### DATA FOR THIS TASK

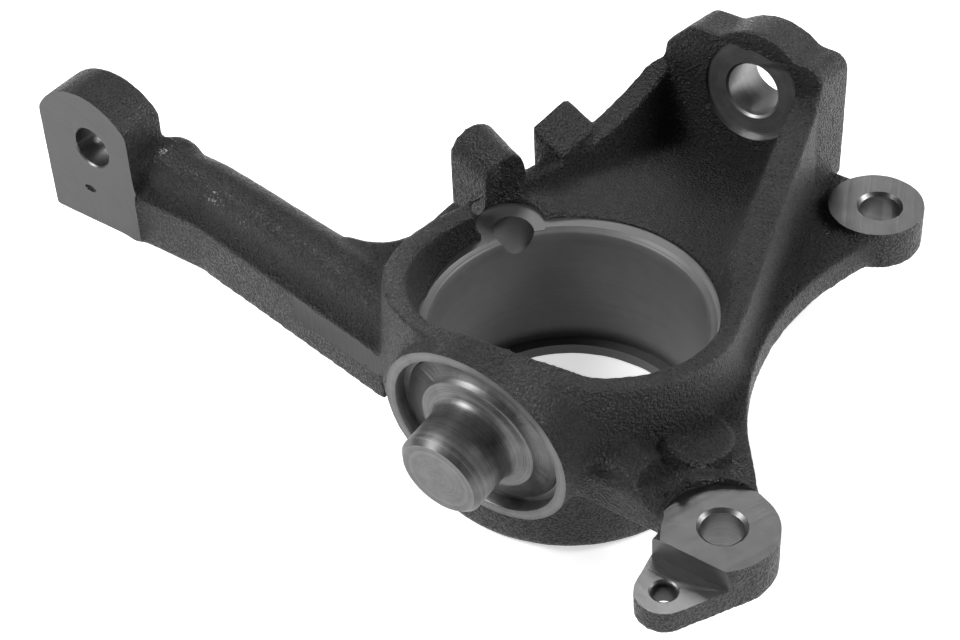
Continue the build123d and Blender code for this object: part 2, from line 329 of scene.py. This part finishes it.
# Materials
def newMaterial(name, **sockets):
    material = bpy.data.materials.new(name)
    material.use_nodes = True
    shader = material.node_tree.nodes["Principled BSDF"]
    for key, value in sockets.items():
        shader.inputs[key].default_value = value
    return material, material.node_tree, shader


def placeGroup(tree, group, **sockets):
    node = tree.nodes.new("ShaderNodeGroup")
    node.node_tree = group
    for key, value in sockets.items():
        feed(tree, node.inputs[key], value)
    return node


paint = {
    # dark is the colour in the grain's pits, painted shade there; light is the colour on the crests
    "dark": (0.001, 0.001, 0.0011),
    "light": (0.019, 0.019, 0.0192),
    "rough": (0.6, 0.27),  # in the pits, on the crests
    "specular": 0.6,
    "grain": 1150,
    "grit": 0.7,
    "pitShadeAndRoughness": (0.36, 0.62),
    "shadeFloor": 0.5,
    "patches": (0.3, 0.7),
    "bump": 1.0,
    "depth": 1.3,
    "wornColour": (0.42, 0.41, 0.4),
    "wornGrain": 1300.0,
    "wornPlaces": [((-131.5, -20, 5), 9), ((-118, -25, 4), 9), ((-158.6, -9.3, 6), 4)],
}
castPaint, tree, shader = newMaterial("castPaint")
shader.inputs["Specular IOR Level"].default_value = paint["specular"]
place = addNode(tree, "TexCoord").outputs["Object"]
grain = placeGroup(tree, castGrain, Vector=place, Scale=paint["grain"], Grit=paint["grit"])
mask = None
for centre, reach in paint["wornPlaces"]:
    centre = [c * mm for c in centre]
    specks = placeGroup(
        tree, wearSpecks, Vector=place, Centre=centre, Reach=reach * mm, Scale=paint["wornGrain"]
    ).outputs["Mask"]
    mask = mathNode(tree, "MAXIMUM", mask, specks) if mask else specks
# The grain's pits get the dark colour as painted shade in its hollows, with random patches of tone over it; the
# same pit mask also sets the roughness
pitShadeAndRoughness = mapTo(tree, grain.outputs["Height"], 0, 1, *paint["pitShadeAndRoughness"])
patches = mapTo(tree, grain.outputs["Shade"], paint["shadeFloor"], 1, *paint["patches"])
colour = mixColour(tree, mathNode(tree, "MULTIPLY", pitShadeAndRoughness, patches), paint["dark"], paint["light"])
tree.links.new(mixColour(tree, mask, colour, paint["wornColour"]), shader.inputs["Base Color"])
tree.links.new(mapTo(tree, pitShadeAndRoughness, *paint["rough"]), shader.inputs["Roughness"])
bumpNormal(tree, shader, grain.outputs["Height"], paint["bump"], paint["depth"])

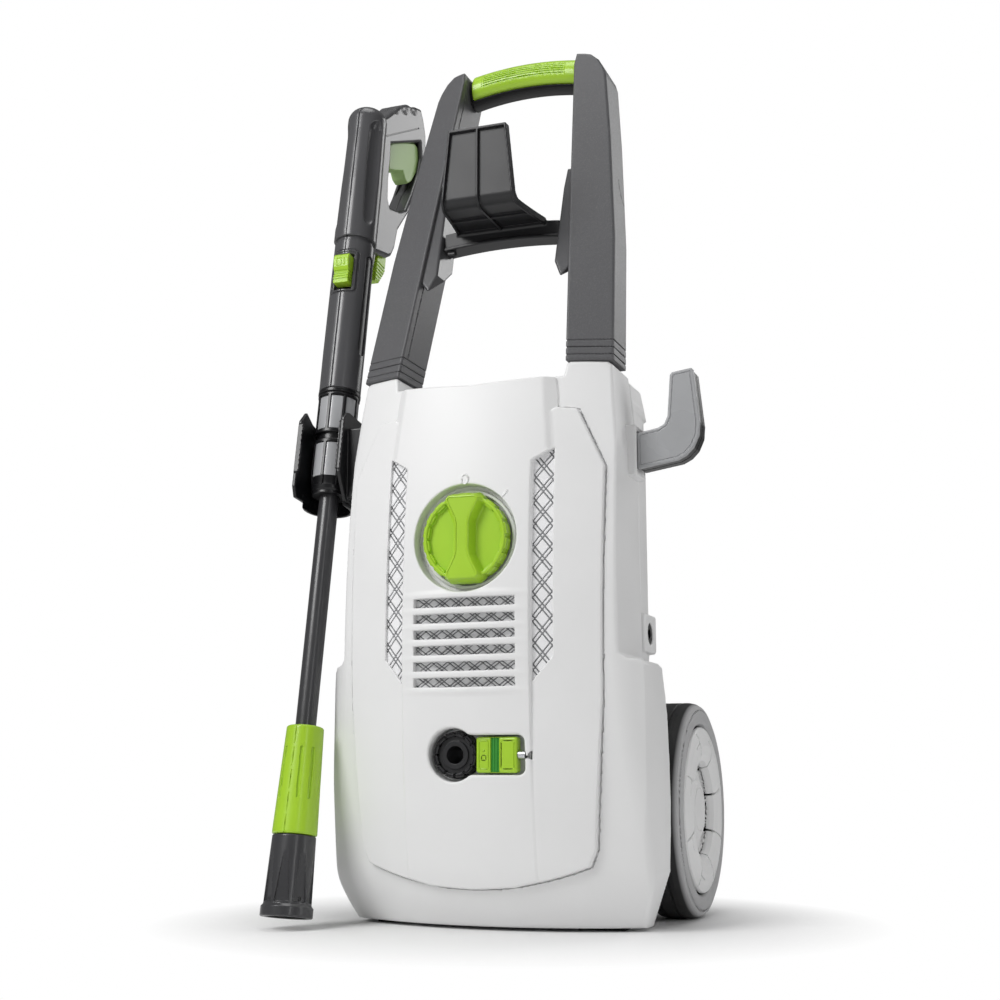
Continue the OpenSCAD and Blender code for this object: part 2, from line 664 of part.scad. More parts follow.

### STATED PROBLEM
Return a word-for-word copy of the lines from the beginning of the listing to the line holding "return node", both kept.

### RESPONSE BELOW
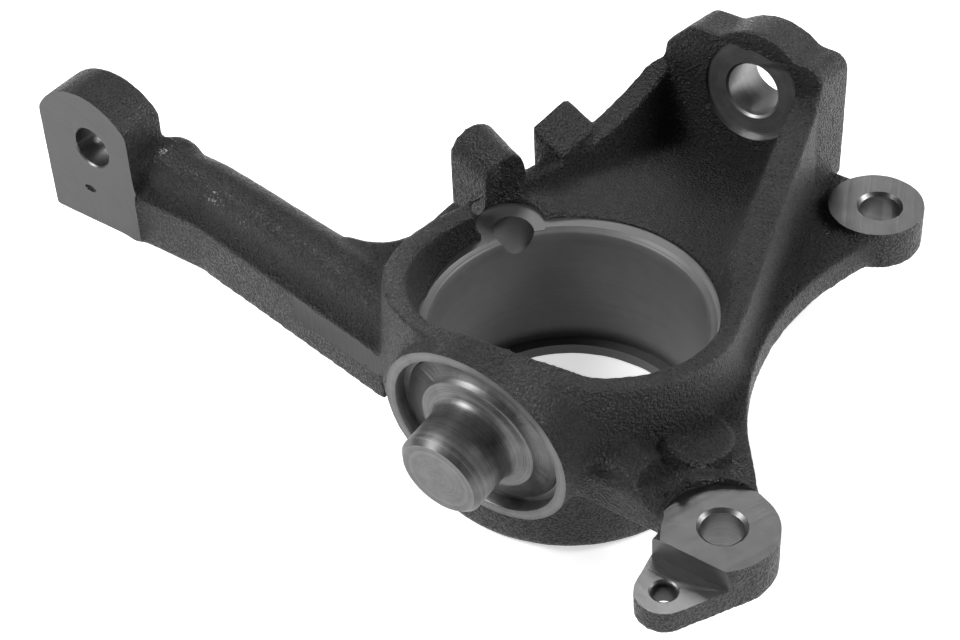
Continue the build123d and Blender code for this object: part 2, from line 329 of scene.py. This part finishes it.
# Materials
def newMaterial(name, **sockets):
    material = bpy.data.materials.new(name)
    material.use_nodes = True
    shader = material.node_tree.nodes["Principled BSDF"]
    for key, value in sockets.items():
        shader.inputs[key].default_value = value
    return material, material.node_tree, shader


def placeGroup(tree, group, **sockets):
    node = tree.nodes.new("ShaderNodeGroup")
    node.node_tree = group
    for key, value in sockets.items():
        feed(tree, node.inputs[key], value)
    return node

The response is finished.